One of the couples’ biggest challenges has been navigating Concours Collision Centers through the continuous changes constantly reshaping the industry. “Car construction has evolved considerably over the years, from full-frame to unibody structures and tolerances which are far lower than in the past. These have significantly enhanced quality. That means less business for repair centers,” says Friesen. “But the result has been increasingly complicated technology. Even headlights are now often computer-controlled. This all requires increasingly expensive machinery and equipment to maintain and so it takes much more capital to open a shop than it once did.”
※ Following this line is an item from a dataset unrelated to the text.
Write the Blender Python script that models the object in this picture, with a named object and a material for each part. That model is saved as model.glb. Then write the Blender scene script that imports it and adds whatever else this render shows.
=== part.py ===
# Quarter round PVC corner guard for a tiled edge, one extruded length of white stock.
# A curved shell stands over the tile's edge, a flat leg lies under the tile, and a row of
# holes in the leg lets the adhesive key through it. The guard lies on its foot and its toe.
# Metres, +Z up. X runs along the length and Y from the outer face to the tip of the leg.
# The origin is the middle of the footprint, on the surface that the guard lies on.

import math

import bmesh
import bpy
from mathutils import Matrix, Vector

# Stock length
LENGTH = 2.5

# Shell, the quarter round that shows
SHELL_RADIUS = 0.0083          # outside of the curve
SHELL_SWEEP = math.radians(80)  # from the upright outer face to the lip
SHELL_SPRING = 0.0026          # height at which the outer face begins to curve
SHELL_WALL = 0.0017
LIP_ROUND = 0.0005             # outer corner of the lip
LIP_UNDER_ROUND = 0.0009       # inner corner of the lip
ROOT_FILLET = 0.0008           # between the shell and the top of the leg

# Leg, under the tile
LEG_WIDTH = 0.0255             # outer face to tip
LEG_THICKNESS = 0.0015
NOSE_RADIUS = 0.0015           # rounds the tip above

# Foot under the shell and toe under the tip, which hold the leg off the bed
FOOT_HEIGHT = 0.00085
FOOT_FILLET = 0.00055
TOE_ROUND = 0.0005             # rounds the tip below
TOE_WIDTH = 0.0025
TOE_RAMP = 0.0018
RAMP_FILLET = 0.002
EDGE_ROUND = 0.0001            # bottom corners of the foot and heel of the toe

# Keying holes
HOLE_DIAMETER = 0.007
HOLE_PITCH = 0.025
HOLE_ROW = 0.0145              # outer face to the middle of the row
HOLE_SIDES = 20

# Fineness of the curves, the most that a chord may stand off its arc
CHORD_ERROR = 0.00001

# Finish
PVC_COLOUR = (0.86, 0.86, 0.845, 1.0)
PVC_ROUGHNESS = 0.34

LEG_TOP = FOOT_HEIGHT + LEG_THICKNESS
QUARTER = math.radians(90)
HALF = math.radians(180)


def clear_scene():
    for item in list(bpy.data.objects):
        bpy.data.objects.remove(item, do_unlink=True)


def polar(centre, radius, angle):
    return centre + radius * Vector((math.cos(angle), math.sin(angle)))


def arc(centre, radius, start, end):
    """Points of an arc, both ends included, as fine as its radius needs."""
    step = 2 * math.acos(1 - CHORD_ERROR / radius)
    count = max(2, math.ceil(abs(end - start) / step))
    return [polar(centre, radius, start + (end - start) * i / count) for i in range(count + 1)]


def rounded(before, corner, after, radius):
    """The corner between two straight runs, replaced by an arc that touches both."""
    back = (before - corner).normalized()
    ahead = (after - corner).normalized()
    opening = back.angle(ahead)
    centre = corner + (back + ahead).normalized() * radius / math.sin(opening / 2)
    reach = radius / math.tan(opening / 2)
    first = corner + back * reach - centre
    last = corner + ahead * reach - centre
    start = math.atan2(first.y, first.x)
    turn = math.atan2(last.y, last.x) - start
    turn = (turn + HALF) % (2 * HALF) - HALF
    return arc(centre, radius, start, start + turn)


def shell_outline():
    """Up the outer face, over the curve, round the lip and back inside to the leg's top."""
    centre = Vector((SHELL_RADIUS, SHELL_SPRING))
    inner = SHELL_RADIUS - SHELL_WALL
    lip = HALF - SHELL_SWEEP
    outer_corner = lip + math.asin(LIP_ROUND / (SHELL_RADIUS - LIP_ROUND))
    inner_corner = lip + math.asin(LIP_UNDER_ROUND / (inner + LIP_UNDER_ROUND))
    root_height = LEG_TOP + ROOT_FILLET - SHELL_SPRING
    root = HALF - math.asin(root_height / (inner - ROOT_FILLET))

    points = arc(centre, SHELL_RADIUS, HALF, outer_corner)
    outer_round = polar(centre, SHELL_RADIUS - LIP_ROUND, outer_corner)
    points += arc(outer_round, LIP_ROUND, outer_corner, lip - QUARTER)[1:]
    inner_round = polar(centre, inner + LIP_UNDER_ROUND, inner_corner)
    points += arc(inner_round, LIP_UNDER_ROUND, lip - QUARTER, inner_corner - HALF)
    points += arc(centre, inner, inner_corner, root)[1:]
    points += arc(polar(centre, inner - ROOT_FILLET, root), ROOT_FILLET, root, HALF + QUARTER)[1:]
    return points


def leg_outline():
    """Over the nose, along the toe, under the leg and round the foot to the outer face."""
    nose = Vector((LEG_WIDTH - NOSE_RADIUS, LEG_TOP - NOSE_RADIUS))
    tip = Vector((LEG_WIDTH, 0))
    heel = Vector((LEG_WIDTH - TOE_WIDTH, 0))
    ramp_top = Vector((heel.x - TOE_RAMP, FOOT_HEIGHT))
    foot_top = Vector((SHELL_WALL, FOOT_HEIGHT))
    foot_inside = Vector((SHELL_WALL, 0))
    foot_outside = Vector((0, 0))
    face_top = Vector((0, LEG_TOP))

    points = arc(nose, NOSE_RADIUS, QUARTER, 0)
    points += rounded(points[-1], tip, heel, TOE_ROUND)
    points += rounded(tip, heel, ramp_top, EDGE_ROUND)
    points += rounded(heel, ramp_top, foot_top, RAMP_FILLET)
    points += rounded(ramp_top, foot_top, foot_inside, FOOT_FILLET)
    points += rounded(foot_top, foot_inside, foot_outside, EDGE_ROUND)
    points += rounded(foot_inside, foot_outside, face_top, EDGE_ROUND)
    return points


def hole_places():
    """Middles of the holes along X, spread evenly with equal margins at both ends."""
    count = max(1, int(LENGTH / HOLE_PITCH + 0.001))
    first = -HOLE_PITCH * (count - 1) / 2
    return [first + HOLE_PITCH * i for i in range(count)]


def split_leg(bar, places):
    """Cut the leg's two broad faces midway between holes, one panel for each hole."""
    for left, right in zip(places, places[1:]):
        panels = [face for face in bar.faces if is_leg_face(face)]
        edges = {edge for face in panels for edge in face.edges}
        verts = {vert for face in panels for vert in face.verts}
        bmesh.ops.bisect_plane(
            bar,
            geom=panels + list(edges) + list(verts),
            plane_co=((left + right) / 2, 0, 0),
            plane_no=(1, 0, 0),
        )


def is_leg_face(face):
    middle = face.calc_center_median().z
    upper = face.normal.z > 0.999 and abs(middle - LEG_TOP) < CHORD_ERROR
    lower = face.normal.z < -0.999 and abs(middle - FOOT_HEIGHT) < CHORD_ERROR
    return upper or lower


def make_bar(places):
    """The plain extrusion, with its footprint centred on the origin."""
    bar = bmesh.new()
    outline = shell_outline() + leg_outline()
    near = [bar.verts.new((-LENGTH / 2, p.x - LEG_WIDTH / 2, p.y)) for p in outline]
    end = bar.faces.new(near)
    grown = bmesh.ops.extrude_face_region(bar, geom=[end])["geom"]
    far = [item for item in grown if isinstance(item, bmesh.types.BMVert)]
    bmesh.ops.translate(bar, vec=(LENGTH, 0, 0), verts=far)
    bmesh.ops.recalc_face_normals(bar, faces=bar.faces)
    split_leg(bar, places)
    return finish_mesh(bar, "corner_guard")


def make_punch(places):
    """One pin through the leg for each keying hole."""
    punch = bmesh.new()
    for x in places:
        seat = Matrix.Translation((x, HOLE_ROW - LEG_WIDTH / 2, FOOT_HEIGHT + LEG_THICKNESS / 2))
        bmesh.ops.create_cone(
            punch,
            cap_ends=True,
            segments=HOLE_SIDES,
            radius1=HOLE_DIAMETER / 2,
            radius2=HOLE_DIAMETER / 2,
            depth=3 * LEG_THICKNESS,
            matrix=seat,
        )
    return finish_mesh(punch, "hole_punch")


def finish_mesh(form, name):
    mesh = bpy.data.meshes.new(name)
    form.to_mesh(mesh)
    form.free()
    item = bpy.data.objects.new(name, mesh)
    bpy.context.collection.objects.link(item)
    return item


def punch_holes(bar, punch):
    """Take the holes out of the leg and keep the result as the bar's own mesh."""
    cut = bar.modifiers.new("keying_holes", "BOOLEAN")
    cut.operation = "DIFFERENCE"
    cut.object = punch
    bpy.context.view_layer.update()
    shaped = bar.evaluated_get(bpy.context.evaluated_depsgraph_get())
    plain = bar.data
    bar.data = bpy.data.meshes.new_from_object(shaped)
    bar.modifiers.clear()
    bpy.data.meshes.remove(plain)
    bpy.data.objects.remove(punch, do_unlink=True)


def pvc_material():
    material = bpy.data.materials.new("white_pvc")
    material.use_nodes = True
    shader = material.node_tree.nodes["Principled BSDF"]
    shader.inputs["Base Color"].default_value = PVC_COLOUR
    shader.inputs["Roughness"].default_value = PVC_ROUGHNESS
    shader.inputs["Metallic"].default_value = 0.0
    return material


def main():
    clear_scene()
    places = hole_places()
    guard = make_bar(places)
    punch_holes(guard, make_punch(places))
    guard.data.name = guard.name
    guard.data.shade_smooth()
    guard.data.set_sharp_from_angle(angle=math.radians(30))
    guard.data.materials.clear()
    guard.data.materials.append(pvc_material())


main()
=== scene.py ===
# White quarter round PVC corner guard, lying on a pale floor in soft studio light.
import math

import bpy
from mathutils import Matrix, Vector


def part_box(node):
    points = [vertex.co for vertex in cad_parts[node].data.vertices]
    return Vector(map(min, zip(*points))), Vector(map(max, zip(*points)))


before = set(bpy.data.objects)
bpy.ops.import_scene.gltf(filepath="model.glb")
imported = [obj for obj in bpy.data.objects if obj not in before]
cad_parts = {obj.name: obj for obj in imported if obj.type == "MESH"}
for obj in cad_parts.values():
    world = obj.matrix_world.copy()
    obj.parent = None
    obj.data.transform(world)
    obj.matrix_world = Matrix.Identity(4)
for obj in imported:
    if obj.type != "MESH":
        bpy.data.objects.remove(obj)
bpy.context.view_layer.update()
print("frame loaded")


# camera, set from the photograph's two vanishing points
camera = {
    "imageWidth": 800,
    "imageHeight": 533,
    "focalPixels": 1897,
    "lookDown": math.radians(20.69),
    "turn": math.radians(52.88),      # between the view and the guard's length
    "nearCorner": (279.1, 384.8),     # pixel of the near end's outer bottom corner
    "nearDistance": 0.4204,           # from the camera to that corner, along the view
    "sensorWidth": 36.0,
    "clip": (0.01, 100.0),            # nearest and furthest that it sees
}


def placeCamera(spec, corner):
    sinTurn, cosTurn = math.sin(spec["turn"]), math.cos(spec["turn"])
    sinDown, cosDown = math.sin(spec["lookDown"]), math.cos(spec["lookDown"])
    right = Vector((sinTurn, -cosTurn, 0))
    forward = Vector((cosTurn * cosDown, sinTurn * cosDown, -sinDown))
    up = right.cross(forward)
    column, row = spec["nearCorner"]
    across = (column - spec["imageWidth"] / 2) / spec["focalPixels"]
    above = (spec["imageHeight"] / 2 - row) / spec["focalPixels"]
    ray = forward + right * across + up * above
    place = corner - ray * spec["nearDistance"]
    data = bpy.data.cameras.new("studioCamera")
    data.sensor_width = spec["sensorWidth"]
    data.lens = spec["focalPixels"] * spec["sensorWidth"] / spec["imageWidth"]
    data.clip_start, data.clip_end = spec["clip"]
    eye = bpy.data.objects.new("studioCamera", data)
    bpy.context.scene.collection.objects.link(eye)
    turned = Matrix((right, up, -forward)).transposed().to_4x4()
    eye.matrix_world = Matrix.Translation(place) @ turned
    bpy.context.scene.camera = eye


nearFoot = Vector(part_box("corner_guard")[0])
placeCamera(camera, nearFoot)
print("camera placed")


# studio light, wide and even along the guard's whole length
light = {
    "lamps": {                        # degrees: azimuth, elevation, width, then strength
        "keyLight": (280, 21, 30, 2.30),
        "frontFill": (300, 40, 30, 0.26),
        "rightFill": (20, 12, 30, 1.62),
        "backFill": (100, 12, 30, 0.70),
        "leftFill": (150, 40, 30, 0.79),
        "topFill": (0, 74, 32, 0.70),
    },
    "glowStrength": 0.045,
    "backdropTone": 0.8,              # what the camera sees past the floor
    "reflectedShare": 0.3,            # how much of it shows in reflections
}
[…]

Looking towards the future

As with all major milestones that he reaches, Friesen is taking advantage of his reception of the Bodyshop of the Year award to reflect on his accomplishments and to begin setting new goals. Although his “college of hard knocks” curriculum included few books, Friesen has long made up for that by reading extensively on his own. He also takes an active interest in professional development and education. For example he recently allowed an MBA student to run a case study about Concours Collision Centers, and claims to have likely learnt as much from the questions that the student was asking, as the student learnt from his answers.


In keeping with Friesen’s moderate attitude, future goals will no doubt consist in large part with continuing to generate operational efficiencies at Concours Collision Centers, particularly at its Royal Oak facility. “The center has been doing exceptionally well from the get go,” says Friesen. “But we won’t take that early success for granted. We need to make sure that new clients not only remain clients, but also that they refer new business to us.”


One milestone that Friesen is looking at with less concern is his approaching 60th birthday, which he regards as just another number. Thoughts of retirement, or even of just slowing down a bit, are rare. “I love what I do. I love the people, the industry and the constant challenges of dealing with change. My biggest problem right now,” he jokes, “is that while I am proud to accept this award, I now have to figure out how I am going to top it.”